If that sounds familiar, then you've been paying attention: back in September of last year ARM licensee Marvell announced the Armada 628, an ARM v7 MP based system-on-chip design that paired two 1.5GHz high-performance cores with a slower 624MHz processing core for low-power tasks and standby use.
"Marvell's groundbreaking tri-core architecture is a unique solution to a long-time problem - how to achieve enterprise performance without breaking the limited power budget of smartphones, tablets and other mobile consumer devices," company co-founder Weili Dai explained at the time - a sentiment which carries forward in Nvidia's whitepaper, almost exactly twelve months later.
"In addition to four main Cortex A9 high-performance CPU cores," Nvidia's paper explains, "Kal-El has a fifth low power, low leakage CortexA9 CPU core called the ‘Companion’ CPU core that is optimized to minimise active standby state power consumption, and handle less demanding processing tasks."
Where Nvidia's design differs from traditional antisymmetric multiprocessing implementations like Marvell's Armada 628 is in the vSMP technology itself. "Project Kal-El is the world’s first mobile SoC device to implement a patented Variable Symmetric Multiprocessing (vSMP) technology that not only minimises active standby state power consumption, but also delivers on-demand maximum quad core performance," the company claims in its paper.
All five processing cores, Nvidia claims, are identical in their implementation of ARM's Cortex-A9 design. Where they differ is in their production process: the four main cores are built on a fast process technology, which allows them to run at very fast switching speeds using a normal voltage draw; the companion core, in contrast, is built on a low-power process which minimises leakage while idle and at lower clock speeds, but requires vastly more power to ramp up to the same performance as the fast process chips.
The result: four processing cores which offer impressive performance, and which can be switched off while the device is idling in order to conserve power. While the main cores will scale up to at least 1.5GHz - and likely beyond in future revisions - the companion core hits its peak at just 500MHz, waking up a main core and disabling itself should the required performance exceed that level.
Nvidia claims that the companion core isn't just for standby mode in smartphones, however: according to the whitepaper, it will be up to the task of running simple apps like Twitter, music playback, and even video playback when used in conjunction with hardware graphics acceleration. As a result, a Kal-El-equipped device should hit battery levels far beyond those of devices based on today's dual-core chips, despite the extra hardware.
Because the vSMP technology is OS-transparent, Nvidia claims that Android 'Honeycomb' 3.x can already take advantage of the extra power a Kal-El chip would bring. "The operating system
assumes that all available CPU cores are of equal performance capability and schedules tasks to available cores based on this assumption," the whitepaper explains. "Therefore, in order to make the management of the Companion core and main cores totally transparent to the operating system, Kal-El implements both hardware-based and low level software-based management of the Companion core and the main quad CPU cores."
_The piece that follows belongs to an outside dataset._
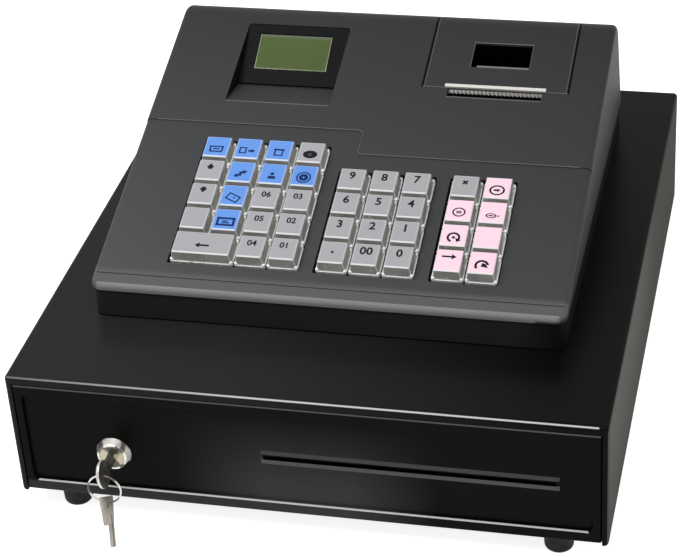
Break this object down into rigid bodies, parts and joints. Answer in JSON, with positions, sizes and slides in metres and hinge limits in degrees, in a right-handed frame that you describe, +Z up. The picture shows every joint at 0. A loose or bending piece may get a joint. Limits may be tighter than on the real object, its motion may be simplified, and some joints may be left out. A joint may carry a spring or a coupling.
{
  "type": "ticket register",
  "caption": "Electronic register with sloped keyboard, recessed display and receipt printer, on a wide steel cash drawer with lock, keys and rubber feet.",
  "frame": {"origin": "on the counter, under the centre of the drawer's case", "axes": "+X to the right of a person who faces the keyboard, +Y towards the back, +Z up"},
  "size_m": [0.41, 0.4936, 0.2177],
  "materials": {
    "case_paint": "satin",
    "foot_rubber": "matte",
    "drawer_steel": "satin",
    "front_plastic": "satin",
    "tray_plastic": "matte",
    "lock_chrome": "polished",
    "plug_steel": "satin",
    "key_steel": "satin",
    "ring_steel": "polished",
    "base_plastic": "satin",
    "cover_plastic": "fine texture",
    "bezel_plastic": "gloss",
    "display_glass": "satin",
    "tear_steel": "satin",
    "paper": "matte",
    "mechanism_plastic": "matte",
    "platen_rubber": "matte",
    "board": "satin",
    "key_blue": "clear edge",
    "key_grey": "clear edge",
    "key_pink": "clear edge"
  },
  "bodies": {
    "register": {"drawer_case": "case_paint", "rubber_feet": "foot_rubber", "register_base": "base_plastic", "register_cover": "cover_plastic", "display_bezel": "bezel_plastic", "lcd_module": "display_glass", "printer_mechanism": "mechanism_plastic", "main_board": "board", "key_guide": "mechanism_plastic"},
    "drawer": {"drawer_box": "drawer_steel", "drawer_front": "front_plastic", "cash_tray": "tray_plastic", "lock_barrel": "lock_chrome"},
    "lock": {"lock_plug": "plug_steel", "lock_key": "key_steel"},
    "key_ring": {"key_ring": "ring_steel"},
    "spare_key": {"spare_key": "key_steel"},
    "lid": {"printer_lid": "cover_plastic", "tear_bar": "tear_steel"},
    "platen": {"platen_roller": "platen_rubber"},
    "paper_roll": {"paper_roll": "paper"},
    "key_function_01": {"key_function_01": "key_blue"},
    "key_function_02": {"key_function_02": "key_blue"},
    "key_function_03": {"key_function_03": "key_blue"},
    "key_function_04": {"key_function_04": "key_grey"},
    "key_function_05": {"key_function_05": "key_grey"},
    "key_function_06": {"key_function_06": "key_blue"},
    "key_function_07": {"key_function_07": "key_blue"},
    "key_function_08": {"key_function_08": "key_blue"},
    "key_function_09": {"key_function_09": "key_grey"},
    "key_function_10": {"key_function_10": "key_blue"},
    "key_function_11": {"key_function_11": "key_grey"},
    "key_function_12": {"key_function_12": "key_grey"},
    "key_function_13": {"key_function_13": "key_grey"},
    "key_function_14": {"key_function_14": "key_blue"},
    "key_function_15": {"key_function_15": "key_grey"},
    "key_function_16": {"key_function_16": "key_grey"},
    "key_function_17": {"key_function_17": "key_grey"},
    "key_function_18": {"key_function_18": "key_grey"},
    "key_function_19": {"key_function_19": "key_grey"},
    "key_number_01": {"key_number_01": "key_grey"},
    "key_number_02": {"key_number_02": "key_grey"},
    "key_number_03": {"key_number_03": "key_grey"},
    "key_number_04": {"key_number_04": "key_grey"},
    "key_number_05": {"key_number_05": "key_grey"},
    "key_number_06": {"key_number_06": "key_grey"},
    "key_number_07": {"key_number_07": "key_grey"},
    "key_number_08": {"key_number_08": "key_grey"},
    "key_number_09": {"key_number_09": "key_grey"},
    "key_number_10": {"key_number_10": "key_grey"},
    "key_number_11": {"key_number_11": "key_grey"},
    "key_number_12": {"key_number_12": "key_grey"},
    "key_control_01": {"key_control_01": "key_grey"},
    "key_control_02": {"key_control_02": "key_pink"},
    "key_control_03": {"key_control_03": "key_pink"},
    "key_control_04": {"key_control_04": "key_pink"},
    "key_control_05": {"key_control_05": "key_pink"},
    "key_control_06": {"key_control_06": "key_pink"},
    "key_control_07": {"key_control_07": "key_pink"},
    "key_control_08": {"key_control_08": "key_pink"}
  },
  "joints": [
    {"name": "drawer_slide", "type": "slide", "parent": "register", "child": "drawer", "axis": [0, -1, 0], "range_m": [0, 0.29]},
    {"name": "lid_hinge", "type": "hinge", "parent": "register", "child": "lid", "pos_m": [0.0866, 0.14938, 0.1975], "axis": [-1, 0, 0], "range_deg": [0, 110]},
    {"name": "lock_turn", "type": "hinge", "parent": "drawer", "child": "lock", "pos_m": [-0.134, -0.227, 0.0535], "axis": [0, 1, 0], "range_deg": [-35, 55]},
    {"name": "ring_swing", "type": "hinge", "parent": "drawer", "child": "key_ring", "pos_m": [-0.134, -0.248, 0.0535], "axis": [-1, 0, 0], "range_deg": [0, 40]},
    {"name": "spare_key_swing", "type": "hinge", "parent": "key_ring", "child": "spare_key", "pos_m": [-0.134, -0.248, 0.0305], "axis": [-1, 0, 0], "range_deg": [0, 50]},
    {"name": "platen_spin", "type": "hinge", "parent": "lid", "child": "platen", "pos_m": [0.0866, 0.06556, 0.1906], "axis": [1, 0, 0], "continuous": true},
    {"name": "paper_roll_spin", "type": "hinge", "parent": "register", "child": "paper_roll", "pos_m": [0.0866, 0.097, 0.1675], "axis": [1, 0, 0], "continuous": true},
    {"name": "press_function_01", "type": "slide", "parent": "register", "child": "key_function_01", "axis": [0, 0.2756, -0.9613], "range_m": [0, 0.0032], "stiffness_N_per_m": 180, "springref_m": -0.001},
    {"name": "press_function_02", "type": "slide", "parent": "register", "child": "key_function_02", "axis": [0, 0.2756, -0.9613], "range_m": [0, 0.0032], "stiffness_N_per_m": 180, "springref_m": -0.001},
    {"name": "press_function_03", "type": "slide", "parent": "register", "child": "key_function_03", "axis": [0, 0.2756, -0.9613], "range_m": [0, 0.0032], "stiffness_N_per_m": 180, "springref_m": -0.001},
    {"name": "press_function_04", "type": "slide", "parent": "register", "child": "key_function_04", "axis": [0, 0.2756, -0.9613], "range_m": [0, 0.0032], "stiffness_N_per_m": 180, "springref_m": -0.001},
    {"name": "press_function_05", "type": "slide", "parent": "register", "child": "key_function_05", "axis": [0, 0.2756, -0.9613], "range_m": [0, 0.0032], "stiffness_N_per_m": 180, "springref_m": -0.001},
    {"name": "press_function_06", "type": "slide", "parent": "register", "child": "key_function_06", "axis": [0, 0.2756, -0.9613], "range_m": [0, 0.0032], "stiffness_N_per_m": 180, "springref_m": -0.001},
    {"name": "press_function_07", "type": "slide", "parent": "register", "child": "key_function_07", "axis": [0, 0.2756, -0.9613], "range_m": [0, 0.0032], "stiffness_N_per_m": 180, "springref_m": -0.001},
    {"name": "press_function_08", "type": "slide", "parent": "register", "child": "key_function_08", "axis": [0, 0.2756, -0.9613], "range_m": [0, 0.0032], "stiffness_N_per_m": 180, "springref_m": -0.001},
    {"name": "press_function_09", "type": "slide", "parent": "register", "child": "key_function_09", "axis": [0, 0.2756, -0.9613], "range_m": [0, 0.0032], "stiffness_N_per_m": 180, "springref_m": -0.001},
    {"name": "press_function_10", "type": "slide", "parent": "register", "child": "key_function_10", "axis": [0, 0.2756, -0.9613], "range_m": [0, 0.0032], "stiffness_N_per_m": 180, "springref_m": -0.001},
    {"name": "press_function_11", "type": "slide", "parent": "register", "child": "key_function_11", "axis": [0, 0.2756, -0.9613], "range_m": [0, 0.0032], "stiffness_N_per_m": 180, "springref_m": -0.001},
    {"name": "press_function_12", "type": "slide", "parent": "register", "child": "key_function_12", "axis": [0, 0.2756, -0.9613], "range_m": [0, 0.0032], "stiffness_N_per_m": 180, "springref_m": -0.001},
    {"name": "press_function_13", "type": "slide", "parent": "register", "child": "key_function_13", "axis": [0, 0.2756, -0.9613], "range_m": [0, 0.0032], "stiffness_N_per_m": 180, "springref_m": -0.001},
    {"name": "press_function_14", "type": "slide", "parent": "register", "child": "key_function_14", "axis": [0, 0.2756, -0.9613], "range_m": [0, 0.0032], "stiffness_N_per_m": 180, "springref_m": -0.001},
    {"name": "press_function_15", "type": "slide", "parent": "register", "child": "key_function_15", "axis": [0, 0.2756, -0.9613], "range_m": [0, 0.0032], "stiffness_N_per_m": 180, "springref_m": -0.001},
    {"name": "press_function_16", "type": "slide", "parent": "register", "child": "key_function_16", "axis": [0, 0.2756, -0.9613], "range_m": [0, 0.0032], "stiffness_N_per_m": 180, "springref_m": -0.001},
    {"name": "press_function_17", "type": "slide", "parent": "register", "child": "key_function_17", "axis": [0, 0.2756, -0.9613], "range_m": [0, 0.0032], "stiffness_N_per_m": 180, "springref_m": -0.001},
    {"name": "press_function_18", "type": "slide", "parent": "register", "child": "key_function_18", "axis": [0, 0.2756, -0.9613], "range_m": [0, 0.0032], "stiffness_N_per_m": 180, "springref_m": -0.001},
    {"name": "press_function_19", "type": "slide", "parent": "register", "child": "key_function_19", "axis": [0, 0.2756, -0.9613], "range_m": [0, 0.0032], "stiffness_N_per_m": 180, "springref_m": -0.001},
    {"name": "press_number_01", "type": "slide", "parent": "register", "child": "key_number_01", "axis": [0, 0.2756, -0.9613], "range_m": [0, 0.0032], "stiffness_N_per_m": 180, "springref_m": -0.001},
    {"name": "press_number_02", "type": "slide", "parent": "register", "child": "key_number_02", "axis": [0, 0.2756, -0.9613], "range_m": [0, 0.0032], "stiffness_N_per_m": 180, "springref_m": -0.001},
    {"name": "press_number_03", "type": "slide", "parent": "register", "child": "key_number_03", "axis": [0, 0.2756, -0.9613], "range_m": [0, 0.0032], "stiffness_N_per_m": 180, "springref_m": -0.001},
    {"name": "press_number_04", "type": "slide", "parent": "register", "child": "key_number_04", "axis": [0, 0.2756, -0.9613], "range_m": [0, 0.0032], "stiffness_N_per_m": 180, "springref_m": -0.001},
    {"name": "press_number_05", "type": "slide", "parent": "register", "child": "key_number_05", "axis": [0, 0.2756, -0.9613], "range_m": [0, 0.0032], "stiffness_N_per_m": 180, "springref_m": -0.001},
    {"name": "press_number_06", "type": "slide", "parent": "register", "child": "key_number_06", "axis": [0, 0.2756, -0.9613], "range_m": [0, 0.0032], "stiffness_N_per_m": 180, "springref_m": -0.001},
    {"name": "press_number_07", "type": "slide", "parent": "register", "child": "key_number_07", "axis": [0, 0.2756, -0.9613], "range_m": [0, 0.0032], "stiffness_N_per_m": 180, "springref_m": -0.001},
    {"name": "press_number_08", "type": "slide", "parent": "register", "child": "key_number_08", "axis": [0, 0.2756, -0.9613], "range_m": [0, 0.0032], "stiffness_N_per_m": 180, "springref_m": -0.001},
    {"name": "press_number_09", "type": "slide", "parent": "register", "child": "key_number_09", "axis": [0, 0.2756, -0.9613], "range_m": [0, 0.0032], "stiffness_N_per_m": 180, "springref_m": -0.001},
    {"name": "press_number_10", "type": "slide", "parent": "register", "child": "key_number_10", "axis": [0, 0.2756, -0.9613], "range_m": [0, 0.0032], "stiffness_N_per_m": 180, "springref_m": -0.001},
    {"name": "press_number_11", "type": "slide", "parent": "register", "child": "key_number_11", "axis": [0, 0.2756, -0.9613], "range_m": [0, 0.0032], "stiffness_N_per_m": 180, "springref_m": -0.001},
    {"name": "press_number_12", "type": "slide", "parent": "register", "child": "key_number_12", "axis": [0, 0.2756, -0.9613], "range_m": [0, 0.0032], "stiffness_N_per_m": 180, "springref_m": -0.001},
    {"name": "press_control_01", "type": "slide", "parent": "register", "child": "key_control_01", "axis": [0, 0.2756, -0.9613], "range_m": [0, 0.0032], "stiffness_N_per_m": 180, "springref_m": -0.001},
    {"name": "press_control_02", "type": "slide", "parent": "register", "child": "key_control_02", "axis": [0, 0.2756, -0.9613], "range_m": [0, 0.0032], "stiffness_N_per_m": 180, "springref_m": -0.001},
    {"name": "press_control_03", "type": "slide", "parent": "register", "child": "key_control_03", "axis": [0, 0.2756, -0.9613], "range_m": [0, 0.0032], "stiffness_N_per_m": 180, "springref_m": -0.001},
    {"name": "press_control_04", "type": "slide", "parent": "register", "child": "key_control_04", "axis": [0, 0.2756, -0.9613], "range_m": [0, 0.0032], "stiffness_N_per_m": 180, "springref_m": -0.001},
    {"name": "press_control_05", "type": "slide", "parent": "register", "child": "key_control_05", "axis": [0, 0.2756, -0.9613], "range_m": [0, 0.0032], "stiffness_N_per_m": 180, "springref_m": -0.001},
    {"name": "press_control_06", "type": "slide", "parent": "register", "child": "key_control_06", "axis": [0, 0.2756, -0.9613], "range_m": [0, 0.0032], "stiffness_N_per_m": 180, "springref_m": -0.001},
    {"name": "press_control_07", "type": "slide", "parent": "register", "child": "key_control_07", "axis": [0, 0.2756, -0.9613], "range_m": [0, 0.0032], "stiffness_N_per_m": 180, "springref_m": -0.001},
    {"name": "press_control_08", "type": "slide", "parent": "register", "child": "key_control_08", "axis": [0, 0.2756, -0.9613], "range_m": [0, 0.0032], "stiffness_N_per_m": 180, "springref_m": -0.001}
  ]
}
Nvidia's whitepaper is filled with references to patented technologies, including hardware and software CPU management logic and the vSMP concept itself. While that doesn't mean that rival SoC designers - like Qualcomm, Texas Instruments, and a Marvell which is no doubt feeling a sense of deja vu at Nvidia's anouncement - can't come up with a similar yet distinct design of their own, it does suggest that Nvidia's Tegra platform is going to be getting some serious interest over the next twelve months.
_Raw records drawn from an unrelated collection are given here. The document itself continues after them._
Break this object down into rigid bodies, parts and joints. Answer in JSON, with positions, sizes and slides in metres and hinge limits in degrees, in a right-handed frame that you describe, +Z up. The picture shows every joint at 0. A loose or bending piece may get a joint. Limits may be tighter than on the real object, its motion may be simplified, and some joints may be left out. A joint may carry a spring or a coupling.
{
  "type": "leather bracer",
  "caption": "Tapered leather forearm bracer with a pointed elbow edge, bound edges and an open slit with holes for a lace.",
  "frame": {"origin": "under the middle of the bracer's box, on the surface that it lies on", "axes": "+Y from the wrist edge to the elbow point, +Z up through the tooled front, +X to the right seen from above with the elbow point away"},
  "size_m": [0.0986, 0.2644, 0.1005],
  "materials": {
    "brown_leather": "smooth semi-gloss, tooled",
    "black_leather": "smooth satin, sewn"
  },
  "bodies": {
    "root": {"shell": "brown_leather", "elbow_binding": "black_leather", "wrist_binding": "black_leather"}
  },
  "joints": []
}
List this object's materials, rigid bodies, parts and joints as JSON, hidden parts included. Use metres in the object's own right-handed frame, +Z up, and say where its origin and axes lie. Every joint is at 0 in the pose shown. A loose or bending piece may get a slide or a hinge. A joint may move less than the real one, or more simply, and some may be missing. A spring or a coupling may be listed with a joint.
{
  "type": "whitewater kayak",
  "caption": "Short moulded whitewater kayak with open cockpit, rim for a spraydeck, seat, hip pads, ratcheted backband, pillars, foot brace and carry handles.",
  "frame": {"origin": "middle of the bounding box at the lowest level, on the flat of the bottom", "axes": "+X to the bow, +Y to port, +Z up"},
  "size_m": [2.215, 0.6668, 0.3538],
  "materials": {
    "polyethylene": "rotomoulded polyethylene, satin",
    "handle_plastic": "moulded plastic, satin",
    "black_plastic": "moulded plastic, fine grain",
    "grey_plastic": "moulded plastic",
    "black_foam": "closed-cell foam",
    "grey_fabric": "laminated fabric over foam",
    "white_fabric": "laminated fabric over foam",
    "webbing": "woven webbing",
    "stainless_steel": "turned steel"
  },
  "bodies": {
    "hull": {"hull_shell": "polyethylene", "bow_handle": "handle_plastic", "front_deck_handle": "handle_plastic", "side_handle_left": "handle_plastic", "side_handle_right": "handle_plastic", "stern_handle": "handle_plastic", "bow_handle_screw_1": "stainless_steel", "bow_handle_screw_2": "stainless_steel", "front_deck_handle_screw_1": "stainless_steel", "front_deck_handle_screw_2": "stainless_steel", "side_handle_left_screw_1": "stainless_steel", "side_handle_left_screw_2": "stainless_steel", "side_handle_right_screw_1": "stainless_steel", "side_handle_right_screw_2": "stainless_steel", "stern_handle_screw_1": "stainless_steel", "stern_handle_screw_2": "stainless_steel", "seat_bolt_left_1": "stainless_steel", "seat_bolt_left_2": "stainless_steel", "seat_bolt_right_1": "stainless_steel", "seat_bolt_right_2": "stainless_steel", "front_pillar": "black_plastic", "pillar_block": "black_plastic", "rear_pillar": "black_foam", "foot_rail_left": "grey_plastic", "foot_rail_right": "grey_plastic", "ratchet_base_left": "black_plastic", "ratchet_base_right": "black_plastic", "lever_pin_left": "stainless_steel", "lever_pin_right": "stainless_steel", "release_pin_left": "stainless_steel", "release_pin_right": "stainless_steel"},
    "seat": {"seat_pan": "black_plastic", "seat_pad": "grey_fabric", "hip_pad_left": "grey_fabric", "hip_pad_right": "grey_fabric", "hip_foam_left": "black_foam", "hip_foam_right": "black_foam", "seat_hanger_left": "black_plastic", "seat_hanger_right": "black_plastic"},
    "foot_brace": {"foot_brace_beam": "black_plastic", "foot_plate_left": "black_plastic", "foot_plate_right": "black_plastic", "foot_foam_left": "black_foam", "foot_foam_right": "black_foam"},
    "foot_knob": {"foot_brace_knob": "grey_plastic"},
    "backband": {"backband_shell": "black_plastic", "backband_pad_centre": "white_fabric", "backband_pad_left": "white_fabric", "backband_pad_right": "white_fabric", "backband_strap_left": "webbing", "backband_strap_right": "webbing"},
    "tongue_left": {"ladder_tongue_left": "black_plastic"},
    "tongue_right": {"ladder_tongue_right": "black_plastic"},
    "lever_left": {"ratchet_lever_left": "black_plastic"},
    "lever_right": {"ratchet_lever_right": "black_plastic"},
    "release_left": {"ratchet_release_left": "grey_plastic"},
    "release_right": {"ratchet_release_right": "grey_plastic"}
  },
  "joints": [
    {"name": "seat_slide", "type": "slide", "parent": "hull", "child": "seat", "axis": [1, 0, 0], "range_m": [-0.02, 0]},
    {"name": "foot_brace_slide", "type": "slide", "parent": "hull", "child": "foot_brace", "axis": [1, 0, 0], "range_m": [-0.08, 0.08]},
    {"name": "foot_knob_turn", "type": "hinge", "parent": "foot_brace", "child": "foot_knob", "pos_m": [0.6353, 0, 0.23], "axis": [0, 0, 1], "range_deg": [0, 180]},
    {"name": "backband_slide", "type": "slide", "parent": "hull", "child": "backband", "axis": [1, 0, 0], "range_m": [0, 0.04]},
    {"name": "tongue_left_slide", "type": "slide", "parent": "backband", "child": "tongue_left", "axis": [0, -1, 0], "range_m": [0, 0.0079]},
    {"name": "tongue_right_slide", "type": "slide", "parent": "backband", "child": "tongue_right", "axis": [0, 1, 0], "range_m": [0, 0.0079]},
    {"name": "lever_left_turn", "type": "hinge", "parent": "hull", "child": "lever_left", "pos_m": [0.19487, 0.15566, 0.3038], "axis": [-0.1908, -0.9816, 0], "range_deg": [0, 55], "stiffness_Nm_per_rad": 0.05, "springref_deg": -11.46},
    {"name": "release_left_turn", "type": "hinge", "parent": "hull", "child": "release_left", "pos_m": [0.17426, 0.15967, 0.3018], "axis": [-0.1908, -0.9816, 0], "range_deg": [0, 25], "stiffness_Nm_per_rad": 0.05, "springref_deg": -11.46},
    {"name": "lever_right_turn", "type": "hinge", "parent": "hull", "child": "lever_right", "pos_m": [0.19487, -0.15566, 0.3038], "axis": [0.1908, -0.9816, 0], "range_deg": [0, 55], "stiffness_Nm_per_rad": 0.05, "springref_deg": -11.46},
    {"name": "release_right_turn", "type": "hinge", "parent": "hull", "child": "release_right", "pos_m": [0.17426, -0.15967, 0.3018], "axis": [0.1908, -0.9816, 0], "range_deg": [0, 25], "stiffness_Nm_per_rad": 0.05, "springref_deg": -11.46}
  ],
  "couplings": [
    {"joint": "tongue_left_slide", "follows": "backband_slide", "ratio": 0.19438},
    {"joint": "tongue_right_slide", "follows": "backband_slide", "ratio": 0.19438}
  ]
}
The white paper also includes some other facts surrounding the upcoming chip: the five processing cores will be joined by a GPU, an HD video decoder, an HD video encoder, a display driver, a security engine, HDMI output, memory IO, ISP, and audio - but not, in initial versions at least, by an integrated modem for smartphone use.
According to Nvidia's internal testing, a production-ready 40Nm Kal-El chip - manufactured, in case you were wondering, by TSMC - hits a score of 5589 in the Coremark benchmark when running at 480MHz, drawing just 579mW. That contrasts nicely with the likes of Texas Instruments' OMAP4 or Qualcomm's QC8660, which require almost three times the power - and a clock speed of around 1GHz - to hit the same performance levels.
For the speed freaks, Nvidia claims that a Kal-El chip running at 1GHz - likely to be the top speed of the initial production run, with Nvidia producing higher-performance parts throughout 2012 - will hit a Coremark score of 11,667 while drawing just 1,261mW, offering more than twice the performance of its competitors for less power.
That could change rapidly: Nvidia is using last-generation chips to form the comparison, and with Qualcomm planning a quad-core design of its own a true comparison can't yet be made.
Sadly, Nvidia's whitepaper doesn't include a release date - but with sample chips already available for testing, our money's on seeing the first Kal-El-equipped tablets hitting shop shelves before the year is out.
Nvidia's full whitepaper, plus a second publication entitled "The Benefits of Quad Core CPUs in Mobile Devices" - which reads remarkably like last year's "The Benefits of Dual Core CPUs in Mobile Devices," if you ask us - can be found on the company's website.